Two of Lunney's state championships came with his sons Barry Jr. and Daniel. Barry -- now the University of Arkansas tight ends coach and recruiting coordinator -- was quarterback for Southside's 1991 title; Daniel quarterbacked the 1997 title team.

All eight state championships are special, Lunney said.

"They've all got a story line to them," Lunney said. "They're all significant. You couldn't draw it up better the way we did at the end. All the others we had been in control of from the start."

Fort Smith School District Athletic Director Jim Rowland, a former Southside coach, was a Northside assistant when Lunney was a sophomore at Fort Smith Northside in 1968.

"He's a special person to me," Rowland said. "Not only was he a great football coach, he's a great person. He's a great role model for all the athletes who played under him."

Lunney ranks as the ninth-winningest Arkansas high school coach of all time and is tied with Barton's Frank McClellan, the state's all-time winningest coach, for second with eight state titles. Rowland said he believes Lunney should be mentioned with the likes of McClellan and former Little Rock Central coach Wilson Matthews, who won a state record 10 titles as recognized by the Arkansas Activities Association.

"He's a good, solid football coach that believed in all three phases of the game," Rowland said. "He believed in doing things right. If you build your coaching career on integrity and character and teaching the kids the difference between right and wrong and holding them accountable, you're going to be successful."

Current Southside Coach Jeff Williams, who took over for Lunney in 2005, said consistency is one of Lunney's hallmarks.

"He was a great coach and a great motivator," Williams said. "He's a guy who a lot of guys look up to."

Williams will go down as the last coach to beat Lunney. Southside beat Bentonville 10-7 in Week 4 before Bentonville won its final nine games to win the 7A state championship.

"Any time you got a win against Coach Lunney, it was a special deal," Williams said. "I've been impressed with his teams. They're not going to beat themselves. I've called him many times on different situations and getting his advice.

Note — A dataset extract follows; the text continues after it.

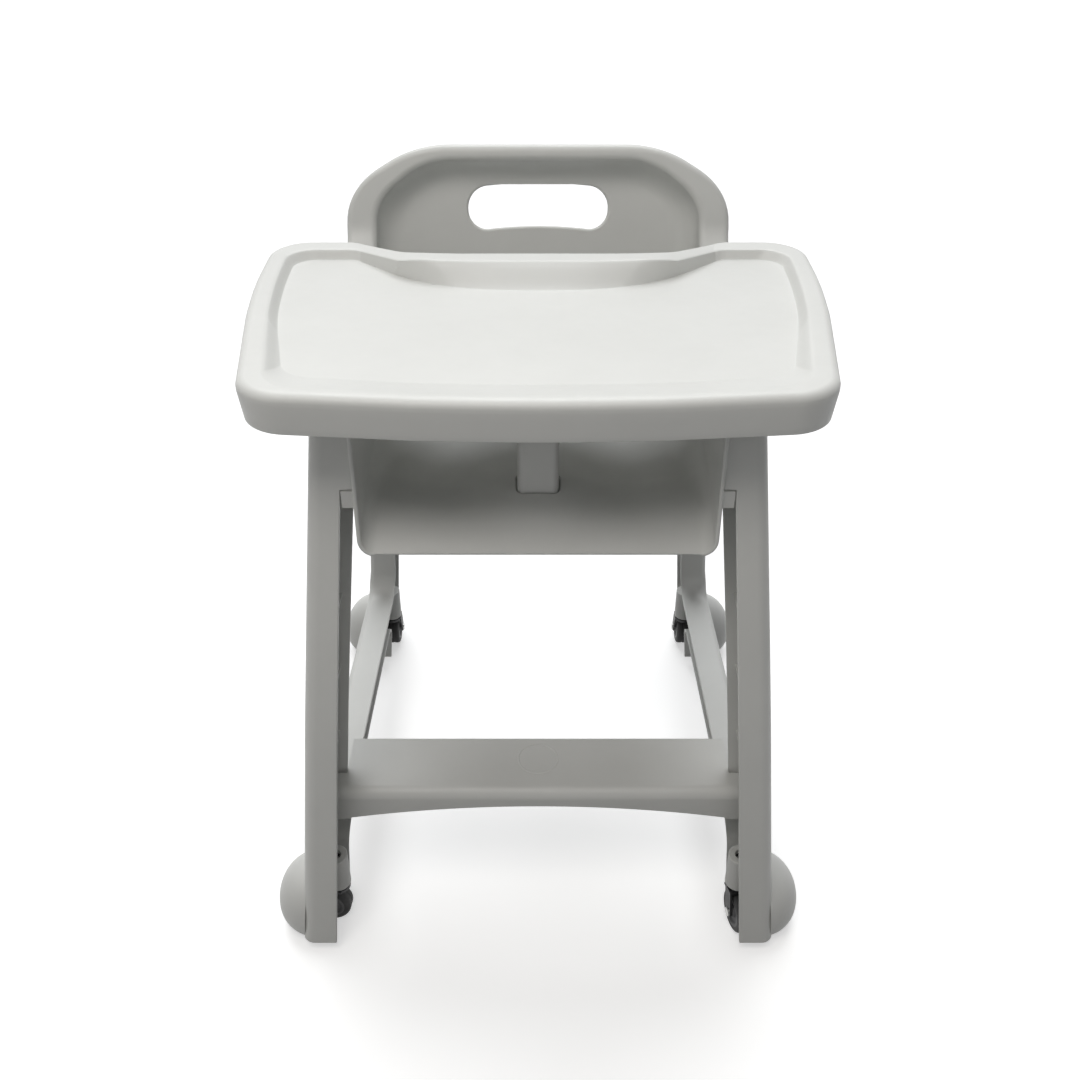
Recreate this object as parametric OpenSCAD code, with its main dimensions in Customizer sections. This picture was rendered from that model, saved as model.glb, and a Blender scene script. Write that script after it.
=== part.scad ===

He's always there for everybody.

"We compete like crazy on Friday night, but we're all in it for the kids, No. 1."

Lunney said that the addition of a second high school in Bentonville in 2016 wasn't a major factor in his decision to retire.

"It can't be about any of those things," Lunney said. "It has to be about you. It could have been last year or the year before. When I came here, I didn't have any idea I'd be here 10 years."

Bentonville Superintendent Mike Poore credited Lunney for his work with the football program as well as the community.

"He was a person who believed in his coaches and his kids," Poore said. "That belief and trust netted him a lot of W's. He let his kids do some things and some of our play-calling was very imaginative.

"He made the community very proud. He developed a program."

Poole said that Bentonville will put together a committee to hire a coach. The job will be posted at a later date, he added.

Whoever takes over at Bentonville will have senior quarterback Kasey Ford returning as the Tigers pursue a third consecutive state championship.

"It's a great place," Lunney said. "It's a great community. The split is coming, so there will be challenges there the community hasn't faced. As far as kids wanting to be part of something special, there's a big part of that here. It's a great fanbase. I'd put it up against anywhere."